Filed w3c/csswg-drafts#2125 but thought it's better to ask here.

When the overflowing word is in different direction from the paragraph direction, which part of the word should be truncated?

For example, if a paragraph in the logical order (uppercase means RTL characters):

abcdef ABCDEF

which is laid out this way:

abcdef FEDCBA

and if the last 3 characters overflows, should "FED" be visible, or "CBA"?

Test@jsbin

kojiishi avatar Dec 21 '17 18:12 kojiishi

IMHO, truncating for ellipsis would work similar to hyphenation (for line-breaking), and therefore should always stay semantic: the letters pronounced first stay, and the ones pronounced later would get cut.
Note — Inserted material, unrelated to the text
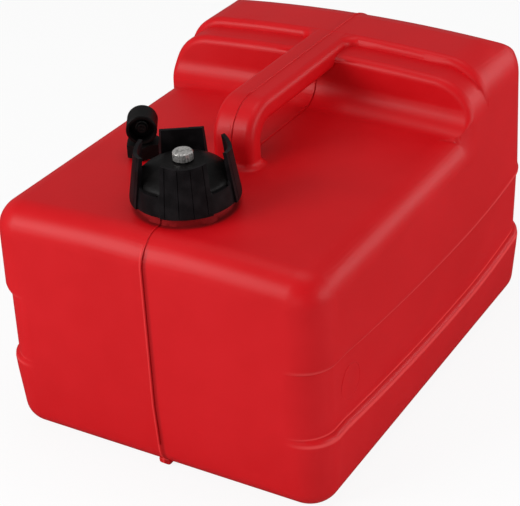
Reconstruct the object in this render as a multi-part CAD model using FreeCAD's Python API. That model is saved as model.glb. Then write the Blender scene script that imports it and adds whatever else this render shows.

Also, similar to the original question here, I think it's good to mention the positioning, as well, which, again, I believe works similar to hyphenation. In both cases, the ellipsis and the hyphen, they should be located at end of the line.

So,

abcdef FEDCBA

would be cut as

abcdef CBA...

Although, it's really hard to define a good behavior if the embedded/isolated text runs over one full line and needs ellipsis/hyphenation while being embedded. I suppose it's safe to just stay with the general rule and, in all embedded cases, always put the ellipsis/hyphen at the end side, based on the paragraph (base) direction.

behnam avatar Jan 07 '18 05:01 behnam

The discussion in https://github.com/w3c/csswg-drafts/issues/2125 came up with good conclusions, which I personally agree with, too. I'm going to re-use this issue for documenting basic and complex ellipsis and other truncation behavior.

Thanks, @kojiishi, for bringing it up here.